During the Brexit campaign, Farage talked of Britain being at ‘breaking point’ as Turks and Arabs prepared to sweep into this county. (They never came). Corbyn now warns that the ‘wholesale importation’ of people from eastern and central Europe had been used to undermine pay and conditions for British workers. If he were a Tory, leftists would be screaming their angry heads off. But as Corbyn is a leftist, there are only embarrassed mutters. (A double-standard, which if you think about it, suits actual right-wingers very well.)
Vince Cable is comparing Corbyn to Ramsay MacDonald – fighting talk on the left, as Cable well knows. Corbyn has ‘collaborated’ with the right, Cable charges. He has ignored all the attempts by Labour pro-Europeans to soften Brexit and placed himself alongside Theresa May and Liam Fox on ‘the hard right of British politics’.
As long as they are not forced to explain themselves to anyone except the already ideologically committed, Corbyn’s ‘left’ Euroscepticism has a superficial coherence. A spurious coherence, I would say, but enough to convince the far left that he and his friends are not quite the sell-outs they appear to be.
Corbyn and McDonnell barely bothered to campaign to keep Britain in the EU because they subscribe to the old Bennite notion that the EU is a capitalist club. They justify this view by pointing out that its state aid rules prevent widespread nationalisation or part-nationalisation of the UK economy. There are vast problems with this analysis: the EU is the only organisation on earth prepared to regulate the tech giants, for instance, and France has a huge public sector. Nevertheless, since the 1945 Labour government refused to join the European Coal and Steel Community, the forerunner of the EU, many on the left have argued that EU and socialism are incompatible.
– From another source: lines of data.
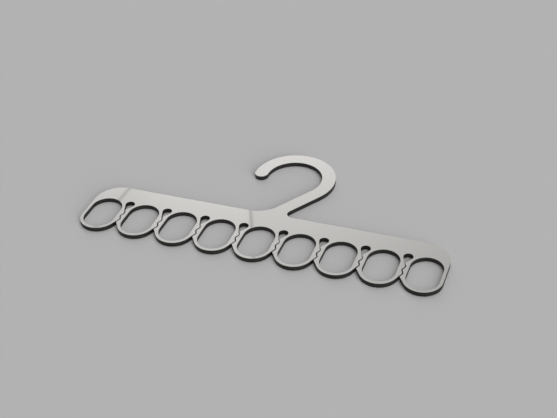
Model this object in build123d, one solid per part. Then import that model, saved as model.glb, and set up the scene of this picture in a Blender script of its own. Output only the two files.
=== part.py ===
from build123d import *
import math
import os

# Tie hanger: one flat sheet, cut to a row of loops under a bar with a hook above it.
# The sheet is a laminate. Two thin metal skins are bonded to a black plastic core.
# All sizes are in millimetres. It lies on its back face, with the hook towards +Y.

# Layers of the sheet
skin_thickness = 0.2
core_thickness = 3.6

# Loops. Each one holds a tie, which goes in through the slit beside it.
loop_count = 9
loop_pitch = 33.6
loop_hole_width = 25.8
loop_hole_height = 38.8
loop_wall = 2.5

# Bar above the loops
bar_depth = 17.65
bar_corner_radius = 21.0

# Hook, an arc of constant width on a straight leaning stem. The stem starts at the middle of
# the bar and runs into the arc as a tangent. Its tip's angle, in degrees from +X, is level.
hook_band_width = 11.4
hook_inner_radius = 23.7
hook_rise = 53.6
hook_tip_angle = 180.0
stem_mouth_side_fillet = 24.3
stem_back_side_fillet = 5.0

# Slits between neighbouring loops, with the round relief hole above each one. Both sit a little
# to the right of halfway between the loops.
slit_kerf = 1.0
slit_shift = 0.24
slit_start_rise = 7.9
slit_leg_count = 4
slit_leg_drop = 4.2
slit_swing = 0.95
slit_turn_radius = 1.6
relief_radius = 3.9
relief_rise = 15.95

# Places that follow from the sizes. Height zero is the middle line of the loop holes.
loop_corner_radius = loop_hole_width / 2
loop_outer_radius = loop_corner_radius + loop_wall
loop_foot_y = loop_corner_radius - loop_hole_height / 2
end_x = loop_pitch * (loop_count - 1) / 2 + loop_outer_radius
bar_top_y = loop_hole_height / 2 + bar_depth
hook_middle_radius = hook_inner_radius + hook_band_width / 2
hook_outer_radius = hook_inner_radius + hook_band_width
hook_centre_y = bar_top_y + hook_rise
stem_lean = math.asin(hook_middle_radius / hook_rise)
slit_foot_y = slit_start_rise - slit_leg_count * slit_leg_drop
top_y = hook_centre_y + hook_outer_radius
bottom_y = loop_foot_y - loop_outer_radius
origin_shift = Pos(0, -(top_y + bottom_y) / 2)


def loop_centres():
    """Places of the loops along the bar, from left to right."""
    return [(index - (loop_count - 1) / 2) * loop_pitch for index in range(loop_count)]


def slit_centres():
    """Places halfway between neighbouring loops, which the slits are drawn from."""
    return [x + loop_pitch / 2 for x in loop_centres()[:-1]]


def slit_turns():
    """Turning points of the slit's middle line, from the relief hole down to its foot."""
    points = []
    for index in range(slit_leg_count + 1):
        side = -1 if index % 2 == 0 else 1
        height = slit_start_rise - index * slit_leg_drop
        points.append((slit_shift + side * slit_swing, height))
    return points


def rectangle(left, right, low, high):
    """Rectangle between two places across and two heights."""
    return Pos((left + right) / 2, (low + high) / 2) * Rectangle(right - left, high - low)


def bar():
    """Bar with the upper halves of the loop walls, and its two round top corners."""
    blank = rectangle(-end_x, end_x, loop_foot_y, bar_top_y)
    corners = blank.vertices().group_by(Axis.Y)[-1]
    return fillet(corners, bar_corner_radius)


def jaw_tips():
    """Places of the left and the right jaw tip, each side of the slit's foot."""
    foot_x = slit_turns()[-1][0]
    return foot_x - slit_kerf / 2, foot_x + slit_kerf / 2


def jaw_web():
    """Strip at the foot of two jaws, which the end of the slit is cut through."""
    left_tip, right_tip = jaw_tips()
    return rectangle(left_tip, right_tip, slit_foot_y, loop_foot_y)


def loop_foot(x, has_left_jaw, has_right_jaw):
    """Round foot of one loop, with straight flanks up to the slits beside it."""
    hulled = Circle(loop_outer_radius).moved(Pos(x, loop_foot_y)).edges()
    left_tip, right_tip = jaw_tips()
    if has_left_jaw:
        left_x = x - loop_pitch / 2 + right_tip
        hulled.append(Edge.make_line((left_x, slit_foot_y), (left_x, loop_foot_y)))
    if has_right_jaw:
        right_x = x + loop_pitch / 2 + left_tip
        hulled.append(Edge.make_line((right_x, slit_foot_y), (right_x, loop_foot_y)))
    return make_hull(hulled)


def hook():
    """Hook band: a round tip, an arc over the rail and the stem down into the bar."""
    start_angle = -math.degrees(stem_lean)
    sweep = hook_tip_angle - start_angle
    arc = CenterArc((0, hook_centre_y), hook_middle_radius, start_angle, sweep)
    root_depth = bar_depth / 2
    root = (-root_depth * math.tan(stem_lean), bar_top_y - root_depth)
    stem = Line(arc @ 0, root)
    tip = Pos(arc @ 1) * Circle(hook_band_width / 2)
    return trace(arc, hook_band_width) + trace(stem, hook_band_width) + tip


def stem_base_corners(outline):
    """Corners where the stem's mouth side and back side meet the top of the bar."""
    half_width = hook_band_width / 2 / math.cos(stem_lean)
    left = Vector(-half_width, bar_top_y)
    right = Vector(half_width, bar_top_y)
    points = outline.vertices()
    return points.sort_by_distance(left)[0], points.sort_by_distance(right)[0]


def solid_outline():
    """Outer outline of the sheet, before its holes and slits are cut."""
    outline = bar() + hook()
    mouth_corner, _ = stem_base_corners(outline)
    outline = fillet(mouth_corner, stem_mouth_side_fillet)
    _, back_corner = stem_base_corners(outline)
    outline = fillet(back_corner, stem_back_side_fillet)
    last = loop_count - 1
    for index, x in enumerate(loop_centres()):
        outline += loop_foot(x, index > 0, index < last)
    for x in slit_centres():
        outline += Pos(x, 0) * jaw_web()
    return outline


def loop_hole():
    """Tall hole with fully round ends that a tie hangs in."""
    return SlotOverall(loop_hole_height, loop_hole_width, rotation=90)


def relief_hole():
    """Teardrop that lets the jaws spring: a round hole running down into the slit."""
    start = Pos(*slit_turns()[0]) * Circle(slit_kerf / 2)
    hole = Pos(slit_shift, relief_rise) * Circle(relief_radius)
    return make_hull(hole.edges() + start.edges())


def slit():
    """Toothed slit that the tie is pulled through, open at the foot of the jaws."""
    turns = slit_turns()
    below = (turns[-1][0], turns[-1][1] - loop_outer_radius)
    return trace(FilletPolyline(*turns, below, radius=slit_turn_radius), slit_kerf)


def sheet_face():
    """Whole face of the sheet, the same in every layer."""
    face = solid_outline()
    for x in loop_centres():
        face -= Pos(x, 0) * loop_hole()
    for x in slit_centres():
        face -= Pos(x, 0) * relief_hole()
        face -= Pos(x, 0) * slit()
    return origin_shift * face


face = sheet_face()
layers = {
    "back_skin": (0, skin_thickness),
    "core": (skin_thickness, core_thickness),
    "front_skin": (skin_thickness + core_thickness, skin_thickness),
}

os.makedirs("parts", exist_ok=True)
for name, (height, thickness) in layers.items():
    layer = extrude(Pos(0, 0, height) * face, amount=thickness)
    export_step(layer, os.path.join("parts", name + ".step"))
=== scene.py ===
"""Tie hanger, cut from one metal and plastic sheet, lying on a plain grey floor.

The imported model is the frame. Its three layers keep their shapes and get their finishes here:
two bright metal skins with a fine grain along the bar, and the near-black core between them.
Sizes are metres and angles are degrees. Azimuths in the light tent run from +Y towards +X.
"""

import logging
import math
from collections.abc import Mapping, Sequence
from dataclasses import dataclass
from enum import Enum

import bpy
from mathutils import Matrix, Vector

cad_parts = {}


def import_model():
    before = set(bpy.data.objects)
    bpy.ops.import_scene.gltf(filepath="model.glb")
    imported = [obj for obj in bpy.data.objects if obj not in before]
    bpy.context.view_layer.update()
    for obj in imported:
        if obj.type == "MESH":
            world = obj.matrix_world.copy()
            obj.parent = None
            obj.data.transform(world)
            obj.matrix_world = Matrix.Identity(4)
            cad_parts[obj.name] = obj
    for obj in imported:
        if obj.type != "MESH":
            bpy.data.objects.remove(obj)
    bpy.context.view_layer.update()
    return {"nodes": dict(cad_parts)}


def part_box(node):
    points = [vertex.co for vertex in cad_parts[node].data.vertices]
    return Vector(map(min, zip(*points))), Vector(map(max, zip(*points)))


log = logging.getLogger("tie_hanger")

MM = 0.001
IN_DEGREES = math.degrees(1.0)
WHITE = (1.0, 1.0, 1.0, 1.0)

COARSE_DETAIL = 1.0
PLAIN_DETAIL = 2.0
FINE_DETAIL = 3.0

MIX_AMOUNT = 0
MIX_FIRST_COLOUR = 6
MIX_SECOND_COLOUR = 7
MIX_COLOUR_RESULT = 2

Triple = tuple[float, float, float]
Pair = tuple[float, float]
Socket = bpy.types.NodeSocket


class Layer(Enum):
    """The three layers of the sheet, by the names of their CAD nodes."""

    FRONT_SKIN = "front_skin"
    CORE = "core"
    BACK_SKIN = "back_skin"


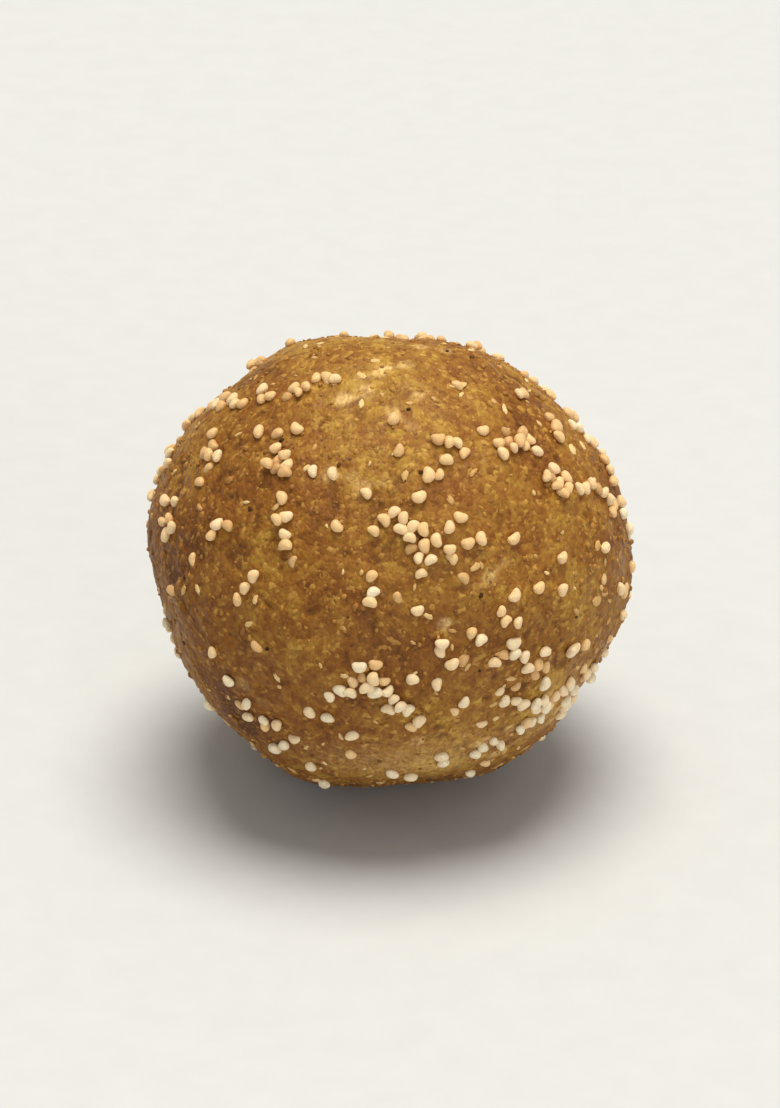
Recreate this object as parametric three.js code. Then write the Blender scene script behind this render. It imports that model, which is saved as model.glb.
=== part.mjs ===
// A churma ladoo: one ball of coarse wheat crumb, ghee and jaggery, rolled by hand.
// Millimetres, +Z up. The origin is under the middle of the ball, on the flat spot it rests on.

import * as THREE from 'three';
import { mergeVertices } from 'three/addons/utils/BufferGeometryUtils.js';
import { ImprovedNoise } from 'three/addons/math/ImprovedNoise.js';

// The ball over all: width along X, depth along Y, height along Z.
const BALL_WIDTH = 45;
const BALL_DEPTH = 44.2;
const BALL_HEIGHT = 43.4;
const BALL_RADIUS = BALL_WIDTH / 2;

// The ball has settled onto a small flat spot of this radius.
const REST_SPOT_RADIUS = 6.5;

// The palms leave the ball a little wider above its middle than below.
const TAPER = 0.02;

// Rolling leaves soft flats all round. Each faces a way of its own: turn is in degrees
// anticlockwise from +X, rise is in degrees above the level, and press is how deep it goes.
const PALM_FLATS = [
  { turn: 82, rise: 61, press: 1.4 },
  { turn: 24, rise: 46, press: 0.8 },
  { turn: 154, rise: 43, press: 0.3 },
  { turn: -96, rise: 20, press: 0.3 },
  { turn: 190, rise: -14, press: 1.1 },
  { turn: 66, rise: -16, press: 0.5 },
  { turn: -16, rise: -31, press: 0.4 },
  { turn: 128, rise: -38, press: 0.4 },
  { turn: 200, rise: -40, press: 0.6 },
  { turn: -80, rise: -60, press: 0.6 },
];

// The ball rounds off from one flat to the next over about this much.
const FLAT_BLEND = 2.5;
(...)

But therein lies the difficulty in 2017. What does the anti-EU left mean by socialism today? It has had no economic argument for years. The post-1989 far left failed to find an economic policy beyond social democracy to replace the Marxism it had lost. It cannot say why it is better for the working class to live in some Bennite version of the 1970s rather than in a European social democracy on Scandinavian, German or French lines. The modern far left has engaged in extreme versions of identity politics, and in a largely disgraceful in my view accommodation with dictatorial forces in the poor world in the name of ‘anti-imperialism.’ But it has not developed a successor to socialism.
Although they have become the object of mockery and the butt of countless jokes, I, therefore, have sympathy for the pro-European crowds who cheered Corbyn at Glastonbury. You needed to have buried yourself in the minutiae of the far left to understand Corbyn and McDonnell’s ideology. They haven’t argued their case in public. There has been no real debate on the left. They just refused to offer more than token support for the ‘remain’ campaign then gratefully seized on Brexit for reasons I doubt one in 100 of their supporters understood.
You can hardly say that Caroline Flint, Rachel Reeves and the other northern Labour MPs, who now agree with their leaders and say they’re all for Brexit too are a part of the Corbyn left. They have reached the same position as their leaders for entirely different motives. They say they have to respect the Brexit result, which is fine. But then add that the only acceptable Brexit is a hard Brexit because cutting immigration was the leave voters’ overwhelming priority. For different reasons, therefore, large sections of the Labour party are collaborating. Whether they will maintain the collaboration is another matter entirely.
Although a muscle memory of 1980s Bennism jerks the Labour leadership around, anti-Europeanism is not a defining issue for the far left. The best way to understand what motivates the Labour leadership is to read the Morning Star or Socialist Worker. The EU barely features in their pages. These may be papers that want to establish a global dictatorship based on the bloody ideologies of Russian fantasists, madmen and murderers, but when set against the Mail and the Telegraph their editors aren’t complete cranks.
The bulk of Labour MPs, meanwhile, are just pandering to anti-immigrant sentiment. (I exclude, obviously, the minority who dare to challenge Corbyn.) They don’t believe a word they are saying. They have simply given up on any idea of leadership. They won’t argue with their constituents or explain why leaving the single market will threaten jobs, in particular, jobs in manufacturing. ‘We cannot contradict our voters’ they say in effect. ‘Even if we know our voters are wrong and could lose their jobs and livelihoods. Brexit has just got to go ahead and we can pick up the pieces afterwards.’
The lack of a serious economic theory on the far left and the cynicism and opportunism among the bulk of Labour MPs explain the rather pathetic stories emerging from Westminster about Labour changing its position if the public mood changes. Maybe that will happen. But change will come despite not because of Labour. As things stand, the party which purports to have renounced the timidity of Blairism is now so frightened of speaking out it might as well merge with the Tories.